[Stored data entries]
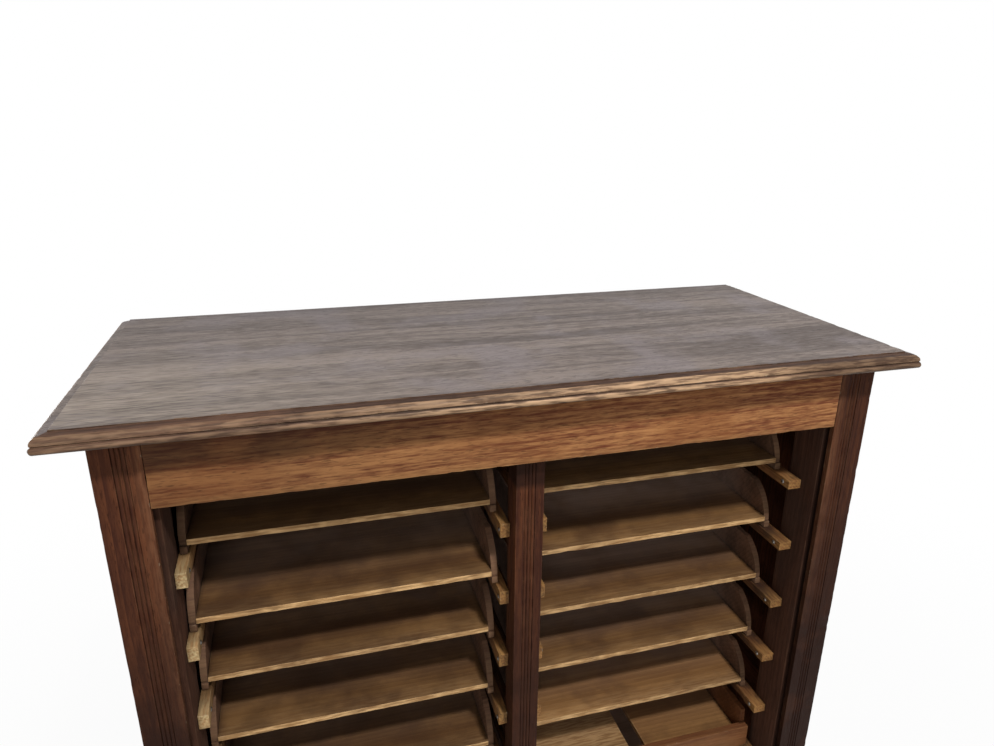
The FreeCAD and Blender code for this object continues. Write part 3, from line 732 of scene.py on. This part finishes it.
def make_top():
    """The top board: a flat grid inside a moulding that runs round three sides."""
    low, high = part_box("top_board")
    run = sizes().edge_run
    half = high.x
    columns = 160
    rows = 70
    across = [low.x + run + 2 * (half - run) * n / columns for n in range(columns + 1)]
    depth = high.y - low.y - run
    back = [low.y + run + depth * n / rows for n in range(rows + 1)]
    mesh = bmesh.new()

    def plan(inset):
        """Points round the left side, the front and the right side at one inset."""
        stretch = (high.y - low.y - inset) / depth
        left = [(low.x + inset, high.y - (high.y - y) * stretch) for y in reversed(back)]
        front = [(x * (half - inset) / (half - run), low.y + inset) for x in across]
        right = [(-x, y) for x, y in reversed(left)]
        radius = max(0.0, sizes().corner_radius - inset)
        bend = []
        for n in range(1, 4):
            turn = n * math.pi / 8
            bend.append((1 - math.cos(turn), 1 - math.sin(turn)))
        corner = [(low.x + inset + radius * a, low.y + inset + radius * b) for a, b in bend]
        left[-1] = (left[-1][0], left[-1][1] + radius)
        front[0] = (front[0][0] + radius, front[0][1])
        front[-1] = (-front[0][0], front[0][1])
        right[0] = (-left[-1][0], left[-1][1])
        other = [(-x, y) for x, y in reversed(corner)]
        return left + corner + front + other + right

    profile = edge_profile(high.z - low.z)

    def nearest(place):
        """The number of the profile point that a place lies on; the flat is 0."""
        inset = min(place.x - low.x, high.x - place.x, place.y - low.y)
        gaps = [math.hypot(inset - i, place.z - low.z - h) for i, h in profile]
        return 0 if inset > run else gaps.index(min(gaps))

    def on_side(place):
        """Whether the nearest edge is the left or the right one."""
        return min(place.x - low.x, high.x - place.x) < place.y - low.y

    def tone(place):
        """Darker at the back and along the front of the flat, paler at its front left; painted shade in the
        moulding's hollows, under the nosing and towards its left end; pale wood on the rounds.
        """
        at = nearest(place)
        if at == 0:
            back = 0.32 * ramp(place.y, *TOP_BACK) * (1 - 0.6 * ramp(place.x, *TOP_RIGHT))
            bare = 0.9 * ramp(place.x, *PALE_LEFT) * ramp(place.y, *PALE_FRONT)
            return back + 0.4 * ramp(place.y - low.y, *FRONT_STRIP), bare
        if at <= LAND_TO and on_side(place):
            return 0.2, 0.0
        # Painted shade in the moulding's hollows and under the nosing
        if at in MOULDING_HOLLOWS or place.z < low.z + UNDERSIDE:
            return 0.4, 0.0
        # Painted shade darkens the moulding towards its left end
        right = ramp(place.x, *EDGE_RIGHT)
        bare = 0.3 + 0.7 * ramp(place.x, *(ROUND_WORN if at < NOSING_FROM else NOSING_WORN))
        return 0.25 * ramp(place.x, *EDGE_LEFT_SHADE) + 0.5 * right, bare - 0.5 * right

    rings = []
    for inset, height in profile:
        rings.append([mesh.verts.new((x, y, low.z + height)) for x, y in plan(inset)])
    for upper, lower in zip(rings, rings[1:]):
        for n in range(len(upper) - 1):
            mesh.faces.new((upper[n], lower[n], lower[n + 1], upper[n + 1]))
    grid = [[mesh.verts.new((x, y, high.z)) for x in across] for y in back]
    for near, far in zip(grid, grid[1:]):
        for n in range(columns):
            mesh.faces.new((near[n], near[n + 1], far[n + 1], far[n]))
    mesh.faces.new(rings[-1])
    edge = [ring[0] for ring in rings] + [ring[-1] for ring in reversed(rings)]
    mesh.faces.new(edge + list(reversed(grid[-1][1:-1])))
    bmesh.ops.remove_doubles(mesh, verts=mesh.verts, dist=TOUCHING)
    bmesh.ops.recalc_face_normals(mesh, faces=mesh.faces)
    paint(mesh, tone)
    worn = {v for v in mesh.verts if low.z + UNDERSIDE < v.co.z < high.z - TOP_SKIN}
    weather(mesh, worn, sizes().nick)

    def flat(middle):
        """Wax lies on the flat, and on the land of both sides."""
        at = nearest(middle)
        waxed = at == 0 or at <= LAND_TO and on_side(middle)
        return waxed_oak if waxed and middle.z > high.z - WAX_REACH else None

    seat(finish_mesh(mesh, "moulded_top_board", handled_oak, flat), "top_board")


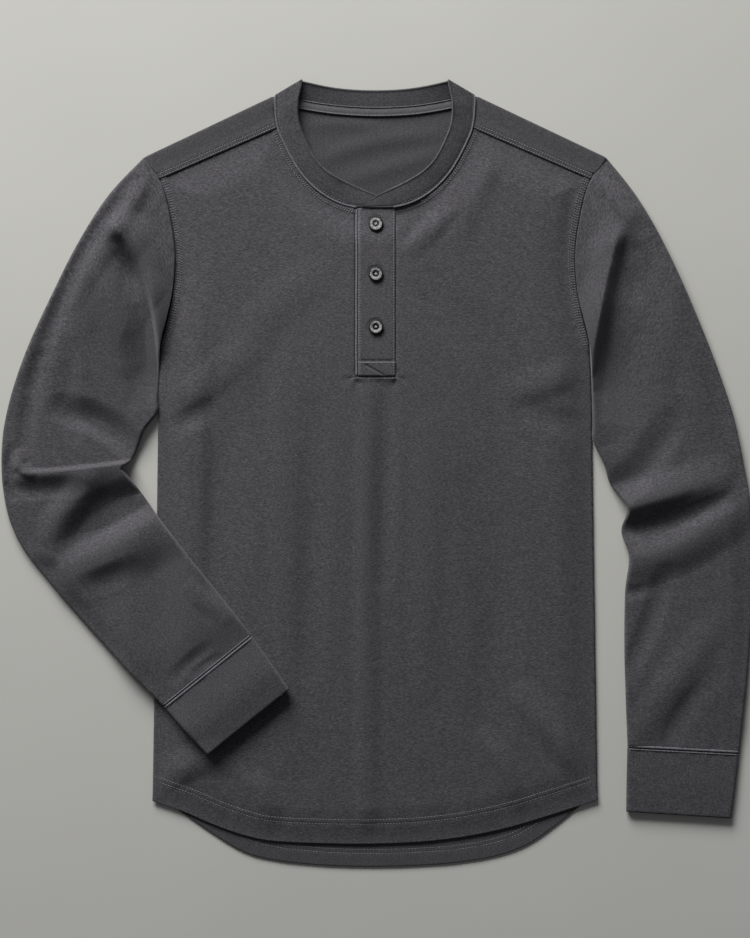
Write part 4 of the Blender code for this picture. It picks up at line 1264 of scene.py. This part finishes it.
def build_neckband():
    rows = band_rows()
    seam = np.column_stack([rows[:, :2], rows[:, 4]])
    free = np.column_stack([rows[:, 2:4], rows[:, 4] + band_stand(rows)])
    across = free - seam
    width = np.linalg.norm(across, axis=1)[:, None]
    across /= width
    normal = np.array([0.0, 0.0, 1.0]) - across * across[:, 2:]
    normal /= np.linalg.norm(normal, axis=1)[:, None]
    steps = np.diff((seam + free) / 2, axis=0)
    along = np.concatenate([[0], np.cumsum(np.linalg.norm(steps, axis=1))])[:, None]
    place, half = band_profile()
    wave = 0.12 * unevenness(along, 9.0, 101) * np.exp(-(place / 0.25) ** 2)
    under = np.broadcast_to(-half, wave.shape)
    lift = np.concatenate([half + wave, under[:, -2:0:-1], under[:, :1]], axis=1)
    place = np.concatenate([place, place[-2:0:-1], place[:1]])
    rings = (seam[:, None] + across[:, None] * (place * width)[..., None]
             + normal[:, None] * lift[..., None])
    rings[..., 2] = np.maximum(rings[..., 2], FLOOR_CLEAR)
    grain = np.stack(np.broadcast_arrays(along, place * 24.0), axis=-1)
    # the rib finish is drawn darker than the jersey: painted shade
    piece = add_piece("neckband_cloth", rings.reshape(-1, 3), capped_tube(*rings.shape[:2]),
                      finish_of("rib"), ["neckband"], grain=grain.reshape(-1, 2))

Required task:
Pick out every line of the listing containing the word "Blender", and show those lines.

Completed task:
The FreeCAD and Blender code for this object continues. Write part 3, from line 732 of scene.py on. This part finishes it.
Write part 4 of the Blender code for this picture. It picks up at line 1264 of scene.py. This part finishes it.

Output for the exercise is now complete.